When Should A Warehouse Use A Quad Pallet Handler? Practical Selection Guide
Definition
A forklift attachment that handles four pallet positions at once, often used in beverage, grocery, and high-volume distribution.
Overview
Quad Pallet Handler is a forklift attachment that handles four pallet positions at once, often used in beverage, grocery, and high-volume distribution.
Selecting a quad pallet handler requires mapping operations to measurable criteria: volume per hour, pallet uniformity, truck capacity, facility geometry, and safety parameters. This guide gives practical steps to evaluate whether a quad handler will deliver net benefit for your warehouse or distribution center.
Step 1 — Quantify Your Moves
Start by collecting cycle-time data: count how many single-pallet moves your operation completes per hour on target routes (docks, trailers, staging). Identify peak periods where throughput constraints cause delays. If repeatable routes exceed 50–80 pallet moves per hour per truck, quads begin to show clear advantages because they reduce cycle counts significantly.
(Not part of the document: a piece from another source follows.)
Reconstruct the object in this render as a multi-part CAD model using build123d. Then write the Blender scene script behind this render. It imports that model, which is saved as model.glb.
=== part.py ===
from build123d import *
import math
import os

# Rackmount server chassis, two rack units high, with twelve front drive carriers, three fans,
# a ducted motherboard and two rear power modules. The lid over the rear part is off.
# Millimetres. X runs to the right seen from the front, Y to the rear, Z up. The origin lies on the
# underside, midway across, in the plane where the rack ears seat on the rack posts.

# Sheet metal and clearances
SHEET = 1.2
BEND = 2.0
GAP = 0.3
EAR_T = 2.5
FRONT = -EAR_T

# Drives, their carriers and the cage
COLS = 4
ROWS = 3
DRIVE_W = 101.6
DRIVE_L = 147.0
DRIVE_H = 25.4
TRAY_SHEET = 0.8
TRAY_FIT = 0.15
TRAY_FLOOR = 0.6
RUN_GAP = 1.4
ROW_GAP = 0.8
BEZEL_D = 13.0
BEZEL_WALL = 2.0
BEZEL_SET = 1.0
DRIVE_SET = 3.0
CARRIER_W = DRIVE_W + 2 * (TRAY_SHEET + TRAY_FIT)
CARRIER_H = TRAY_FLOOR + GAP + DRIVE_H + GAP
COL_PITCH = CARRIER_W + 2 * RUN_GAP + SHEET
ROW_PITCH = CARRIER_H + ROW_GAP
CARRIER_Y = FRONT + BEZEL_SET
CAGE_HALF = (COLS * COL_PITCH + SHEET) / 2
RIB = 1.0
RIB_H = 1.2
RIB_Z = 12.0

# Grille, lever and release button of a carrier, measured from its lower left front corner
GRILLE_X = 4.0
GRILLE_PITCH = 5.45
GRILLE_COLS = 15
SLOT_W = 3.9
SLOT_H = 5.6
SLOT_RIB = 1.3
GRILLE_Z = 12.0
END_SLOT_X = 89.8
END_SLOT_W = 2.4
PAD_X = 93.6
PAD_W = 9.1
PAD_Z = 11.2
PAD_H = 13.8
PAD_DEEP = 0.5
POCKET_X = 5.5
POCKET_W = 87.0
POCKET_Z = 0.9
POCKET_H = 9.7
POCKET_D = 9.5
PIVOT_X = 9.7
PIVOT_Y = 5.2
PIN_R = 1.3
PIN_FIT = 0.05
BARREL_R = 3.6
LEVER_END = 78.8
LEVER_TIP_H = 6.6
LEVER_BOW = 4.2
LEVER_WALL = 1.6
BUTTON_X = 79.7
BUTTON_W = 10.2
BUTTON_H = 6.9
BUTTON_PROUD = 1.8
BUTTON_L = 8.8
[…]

Step 2 — Evaluate Pallet Uniformity And Patterns
Quad handlers are most effective when pallets are consistent in size and oriented in predictable patterns (e.g., two-across trailer rows). Inspect whether pallets are largely GMA standard or beverage-specific decks; frequent mixed sizes or irregular stacking will diminish the quad’s usefulness and increase the risk of dropped or damaged loads.
Step 3 —Assess Equipment Compatibility
- Forklift Capacity: Confirm truck class and capacity for the full combined weight of four loaded pallets plus the attachment. Consult manufacturer derating tables.
- Mast Height: Ensure desired lift heights with the attachment fitted—higher lifts amplify instability.
- Tires And Traction: Hard or cushion tires reduce total available counterweight; pneumatic tires may be preferred for heavier loads.
Step 4 —Measure Facility Fit
Measure aisle width, dock clearances, and trailer loading patterns. Quads increase carriage width and turning radius; if aisles are narrow or racking nose-in depth is tight, a quad could create bottlenecks. For trailer loading where two-across patterns are standard, quads often fit naturally and reduce trailer dwell.
Step 5 —Calculate ROI With A Simple Example
Example inputs: current single-pallet cycle = 60s; average pallet weight = 1,200 lb; current operator cost = $25/hr; current moves = 200 pallets/day on dock runs. With a quad handler reducing cycles to one four-pallet lift per 160s, effective moves per hour improve significantly.
- Current labor hours/day: 200 pallets × 60s = 12,000s = 3.33 hours (if one truck handles all moves; scale accordingly).
- With quad: 200 pallets / 4 = 50 lifts; 50 lifts × 160s = 8,000s = 2.22 hours. Daily labor savings ≈ 1.11 hours × $25 = $27.75 per day.
- Annualized: At 250 operational days, labor savings ≈ $6,937.50. Compare this to attachment + truck upgrade costs to estimate payback.
Operational Considerations Before Purchase
- Operator Training: Plan for task-specific training and certification covering load balance, turning speed, and attachment controls.
- Standard Workflows: Redesign pick paths and dock staging to maximize continuous 2x2 pallet patterns and avoid partial-load cycles.
- Maintenance Plan: Include inspection schedules for hydraulics and carrying beams in your PM program.
Common Pitfalls To Avoid
Deploying a quad without preparing staging, adjusting trailer patterns, or upgrading lift trucks negates expected benefits. Other mistakes include underestimating the ergonomic demands on operators when handling heavier, bulkier loads and failing to derate the truck capacity properly for the attachment. Lastly, ignoring pallet quality—cracked boards or inconsistent stringer positions—can lead to dropped loads when four pallets are lifted together.
Integration With Warehouse Systems
Integrate quad handling into slotting and WMS logic: flag lanes and trailers that are quad-compatible, schedule trucks with attachments for those tasks, and track cycle times to validate ROI. Using telematics to monitor lift counts, lift heights, and travel speeds helps fine-tune operational rules and improves fleet utilization metrics.
Final Selection Checklist
- Volume Threshold: Confirm repetitive moves justify the investment.
- Pallet Consistency: Ensure a high share of uniform pallets.
- Equipment Match: Verify forklift capacity and mast fitment.
- Facility Geometry: Confirm aisle and dock clearances.
- Safety Plan: Update capacity plates and provide operator training.
In short, the Quad Pallet Handler is appropriate when high-volume, repetitive, and uniform pallet movements are the operational norm and when your equipment and facility geometry can safely support the larger carriage and heavier loads. Evaluate volume, pallet uniformity, truck capability, and ROI to decide if a quad attachment will deliver measurable benefits to your operation.